Трагическим, скорбным, дружески-молящим голосом Молотов сообщил о начале войны. Слова Молотова поразили нас. Рухнуло все: надежды, планы, привычный образ жизни, повседневные заботы. Да и сама жизнь уже более не принадлежала нам. То, чего мы более всего опасались, стало зловещей действительностью. Но мы были твердо уверены: враг будет неминуемо и скоро разбит.
Не видя ничего под ногами, мы помчались на третий этаж учебного корпуса. В длинном коридоре находилось человек двадцать студентов. Я громко, на весь коридор, прокричал:
— Товарищи! Началась война с Германией!
Пораженные сообщением, студенты окружили меня и с интересом стали расспрашивать, откуда узнал. Я не успел ничего сказать, как из толпы кто-то с силой потянул меня за рукав. Оглядываюсь и вижу парторга факультета.
— Это что за провокация?! Что вы сочиняете?! — заорал он, крепко удерживая меня за руку. — Да вы знаете, что вам будет за клевету?! А ну пошли в партком!
Тут в другом конце коридора раздалось:
— Ребята! Война! Война!
Парторг бросился на этот крик.
Мы вошли в аудиторию, где шел экзамен по методике математики за третий курс. Пожилой, высокий и худощавый, очень строгий доцент Крогиус никак не отреагировал на наше сообщение о войне.
— Берите билеты, — спокойно и буднично сказал он.
Я подумал: не немец ли он, этот Крогиус, может, и о войне давно знает?
Экзамены мы, все трое, сдали на «отлично». Мне бы только радоваться: это пятая пятерка, теперь мне наконец, одному из немногих, положена стипендия. Уже два семестра я не получал стипендии. Прошлой весной из пяти экзаменов у меня было три пятерки и только две четверки. По немецкому языку преподавательница заранее предупредила: из-за воронежского произношения никогда мне пятерку не поставит. А последний экзамен, по теории функций, сдал на «отлично», но профессор предложил для порядка ответить на дополнительный вопрос. У меня был приступ малярии и температура под сорок. Я попросил отпустить меня с любой оценкой. И он поставил четверку. Меня это не огорчило, потому что общий баланс оценок у меня и без того тянул на красный диплом. Но как я пожалел об этой пятерке в октябре, когда ограничили стипендии, давали только тем, у кого одна треть четверок. Две четверки из шести давали право на стипендию, а из пяти — нет. У меня не хватало одной пятнадцатой балла. Совсем случайно не получил я стипендию и после зимней сессии. Снова пять экзаменов, опять четверка по немецкому. Но у меня была полнейшая уверенность сдать последний экзамен, по философии, на пять. Я единственный в группе одолел «Материализм и эмпириокритицизм» Ленина, профессор только с одним мною вел дискуссии по этой работе на семинарах и обещал пятерку на экзаменах. Но случилось непредвиденное: прибыла комиссия из ЦК партии по борьбе с либерализмом профессоров при выставлении оценок на экзаменах. Профессор испугался и решил подстраховаться: за отличный ответ поставил четверку. В результате я не получил стипендию и во втором семестре.

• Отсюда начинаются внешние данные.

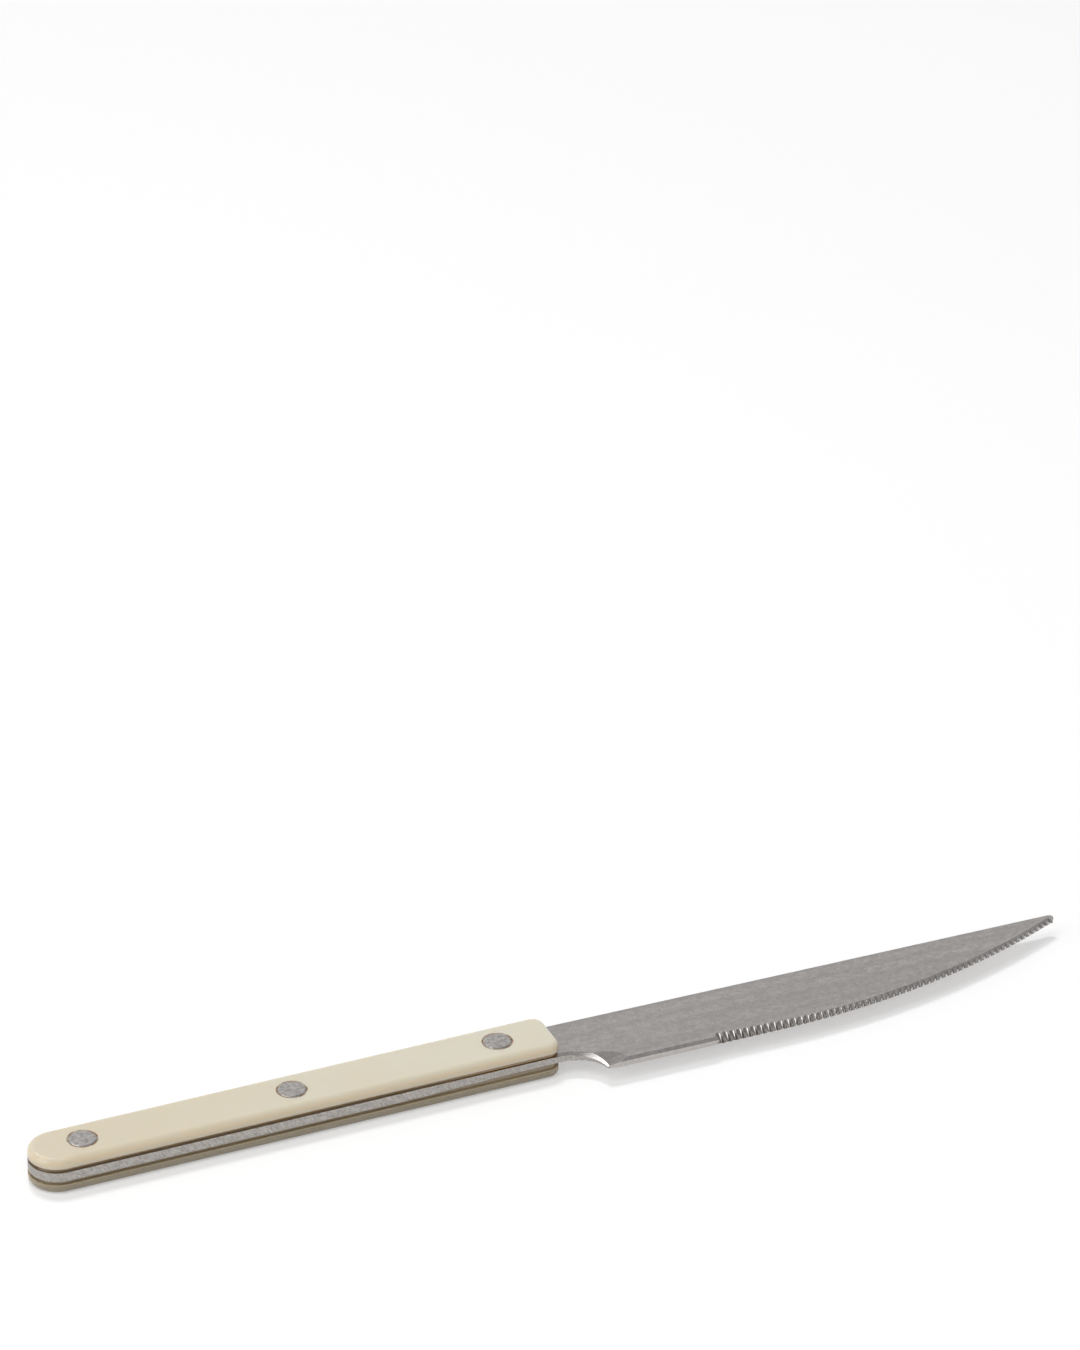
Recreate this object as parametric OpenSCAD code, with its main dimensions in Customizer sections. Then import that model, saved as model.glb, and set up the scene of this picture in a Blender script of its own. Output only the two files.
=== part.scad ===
// Table knife with riveted handle scales and a serrated blade
//
// The knife lies on its side, as it is laid on a table. The handle runs along X and the tip
// points to +X, the back of the blade faces +Y, the cutting edge faces -Y, and +Z is up.
// The origin is the middle of the knife's outline, on the surface that it lies on.
// Blade and tang are one piece of steel. Two moulded scales sit on the tang, and three
// two-part rivets clamp them: a post from the back goes into a sleeve from the front.

/* [Handle] */
// Length of the handle, from the butt to the front end of the scales
handle_len = 116; // [104:0.5:130]
// Width of the handle, from its back to its edge side
handle_w = 12.4; // [11:0.1:14]
// Thickness of one scale
slab_t = 3.05; // [2.8:0.05:4]
// Round along the outer edge of a scale
slab_round_r = 1.4; // [0.6:0.05:1.6]
// Height of the step along the edge of a scale beside the tang, which shows as a dark line
shadow_step_h = 0.9; // [0.4:0.05:1.1]
// Depth of that step
shadow_step_depth = 0.6; // [0.3:0.05:1]
// Corner radius of the scales' front end, seen from above
front_corner_r = 2.6; // [1.8:0.1:4]

/* [Steel] */
// Thickness of the steel in the tang
steel_t = 2.05; // [1.8:0.05:2.6]
// How far the tang's sides stand back from the scales' sides
tang_inset = 0.02; // [0:0.02:0.3]
// How far the neck stands back from the edge side of the handle
neck_inset = 0.38; // [0.3:0.02:0.45]
// Length of the neck that lies between the scales
neck_len = 14; // [8:0.5:20]
// Length over which the tang narrows to the neck and the neck's bevels run out
neck_taper_len = 22; // [12:0.5:28]

/* [Blade] */
// Length of the blade, from the front end of the scales to the tip
blade_len = 118.4; // [108:0.1:130]
// Width of the blade, from its back to its edge
blade_w = 18; // [16.5:0.25:20]
// Thickness of the blade at its edge, beside the handle
edge_t = 1.8; // [1.5:0.05:1.95]
// Thickness of the blade at its tip
tip_t = 1.2; // [1:0.05:1.5]
// How far the blade's back starts below the back of the handle
spine_step = 0.7; // [0.3:0.05:1.5]
// Angle by which the blade's back falls away from the line of the handle, in degrees
spine_droop = 0.78; // [0:0.02:2]
// Distance from the handle to the place where the edge starts to curve
belly_start = 46.6; // [42:0.1:55]
// Radius of the round tip
tip_r = 0.9; // [0.6:0.05:1.5]

/* [Heel] */
// Radius of the scoop between the neck and the heel
scoop_r = 8.1; // [7:0.1:9]
// How far behind the front end of the scales the scoop has its middle
scoop_setback = 0.5; // [0:0.1:1]
// Width of the bright crescent that is ground along the scoop
crescent_w = 1.15; // [0.6:0.05:1.6]
// Direction from the scoop's middle in which the crescent is widest, in degrees
crescent_aim = -15; // [-30:1:0]
// Thickness that is left at the heel's very corner
heel_t = 0.2; // [0.1:0.02:0.4]
// Radius of the shallow dish that is ground about the heel's corner
heel_dish_r = 5; // [3:0.1:6]
// Depth of that dish at the corner
heel_dish_depth = 0.6; // [0.3:0.02:0.7]

/* [Edge] */
// Width of the narrow bevel along the edge and the scoop
bevel_w = 1.05; // [0.6:0.05:1.3]
// Depth of that bevel
bevel_depth = 0.25; // [0.1:0.01:0.3]
// Distance from the handle to the first groove of the serration
serration_start = 33.4; // [30:0.1:40]
// Distance from one groove to the next, along the edge
groove_pitch = 1.545; // [1.4:0.005:2]
// Radius of the ground grooves
groove_r = 0.65; // [0.4:0.01:0.68]
// How far the first groove reaches in from the edge
first_groove_reach = 2.3; // [1.4:0.05:2.6]
// How far the last groove reaches in from the edge
last_groove_reach = 0.75; // [0.6:0.05:1.2]
// How deep each groove notches the very edge
notch_depth = 0.14; // [0:0.02:0.2]

/* [Rivets] */
// Diameter of the rivet heads
rivet_head_d = 6; // [5.4:0.1:7]
// Distance from the butt to the first rivet
butt_rivet_gap = 11.7; // [10:0.1:16]
// Distance from the last rivet to the front end of the scales
neck_rivet_gap = 12.1; // [10:0.1:16]
// Depth of the seat under each head
rivet_seat_depth = 1.2; // [0.8:0.05:1.5]
// Height of the front heads above the scale
rivet_front_rise = 0.2; // [0.05:0.05:0.4]
// Depth of the back heads below the scale, so that the knife lies flat
rivet_back_drop = 0.05; // [0.02:0.01:0.2]
// Round along the rim of a head
rivet_rim_r = 0.35; // [0.1:0.05:0.5]
// Outer diameter of the sleeves
sleeve_d = 4; // [3.8:0.1:4.6]
// Diameter of the posts
post_d = 2.6; // [2:0.1:3]

/* [Hidden] */

// Colours of the tumbled steel, the rivets and the cream scales
steel_colour = [0.63, 0.61, 0.60];
rivet_colour = [0.69, 0.69, 0.69];
scale_colour = [0.86, 0.83, 0.75];

// Gap between a rivet head and its seat's wall, and between a sleeve and the holes it passes
head_clearance = 0.05;
sleeve_clearance = 0.05;
tang_hole_clearance = 0.1;
// Gap between a post and the bore of its sleeve, all round and at the ends
post_clearance = 0.03;
post_end_gap = 0.3;
// How far every cut runs past the surface that it opens
overrun = 1;
// How the reach of the grooves falls off from the first to the last
groove_fade_power = 3;
// How many times its own depth the cone that cuts the crescent runs on downwards
cone_run_on = 1.5;

// Number of facets round a circle, a groove, the round of a rim and the long belly curve
$fn = 64;
groove_fn = 40;
rim_fn = 28;
belly_fn = 1440;

// Places along the handle, with zero at its middle
butt_x = -handle_len / 2;
front_x = handle_len / 2;
butt_end_r = handle_w / 2;
butt_centre_x = butt_x + butt_end_r;
butt_rivet_x = butt_x + butt_rivet_gap;
neck_rivet_x = front_x - neck_rivet_gap;
middle_rivet_x = (butt_rivet_x + neck_rivet_x) / 2;

// Heights of the stack: back scale, steel, front scale
steel_bottom_z = slab_t;
steel_middle_z = slab_t + steel_t / 2;
steel_top_z = slab_t + steel_t;
handle_t = 2 * slab_t + steel_t;

// The tang's half width, and the two lines along which the blade leaves the handle
tang_half_w = handle_w / 2 - tang_inset;
spine_y = handle_w / 2 - spine_step;
neck_y = -handle_w / 2 + neck_inset;
scoop_centre = [front_x - scoop_setback, neck_y - scoop_r];
// Where the neck starts between the scales. Its bevels bend a little behind that place and run
// out over a share of the length in which the tang narrows.
neck_x = front_x - neck_len;
bevel_bend_x = neck_x - bevel_w;
bevel_run_share = 0.8;
run_out_deg = atan((neck_inset - tang_inset + bevel_w) / (bevel_run_share * neck_taper_len));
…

Как было трудно! Бедные родители могли прислать мне за год только четыреста рублей для уплаты за учебу. Многие студенты тогда бросили институт. Мне посчастливилось с репетиторством. Я стал заниматься с сыном шеф-повара ресторана и дочерью профессоров Медицинской академии. У первого я бесплатно обедал, вторые платили десять рублей за занятие. Тридцатилетняя жена повара стала уделять мне чрезмерное внимание, провожать до трамвая. Я никак не мог отвязаться от нее. Мужу не понравилось увлечение супруги, и он рассчитал меня. Вскоре я вынужден был оставить и занятия у профессоров. Родители девушки стали убеждать меня бросить пединститут, перейти учиться к ним в академию: профессорства не гарантировали, но сделать доцентом после окончания учебы обещали уверенно. Но я понял, что «в нагрузку» придется стать членом этой семьи, их флегматичная дочка мне не нравилась, и я перестал посещать их дом.
Пришлось по воскресеньям грузить в порту ящики с мороженой рыбой, а они по сто пятнадцать килограммов, и вдвоем не взяться — на лестнице не развернешься. К тому же конкурирующие бомжи постоянно подгадывали «упустить» сверху ящичек нам на головы. Другой работы в городе найти было невозможно, голодные студенты давно позанимали все должности сторожей и истопников. Но опять мне повезло: я устроился на полставки воспитателем в детский сад. Дальняя езда, зато за время трехчасовой работы можно четыре раза поесть: обед, полдник, ужин и, в компании с поварихой тетей Шурой, доесть остатки пищи «на свободе», как она говорила, когда детей уводили родители.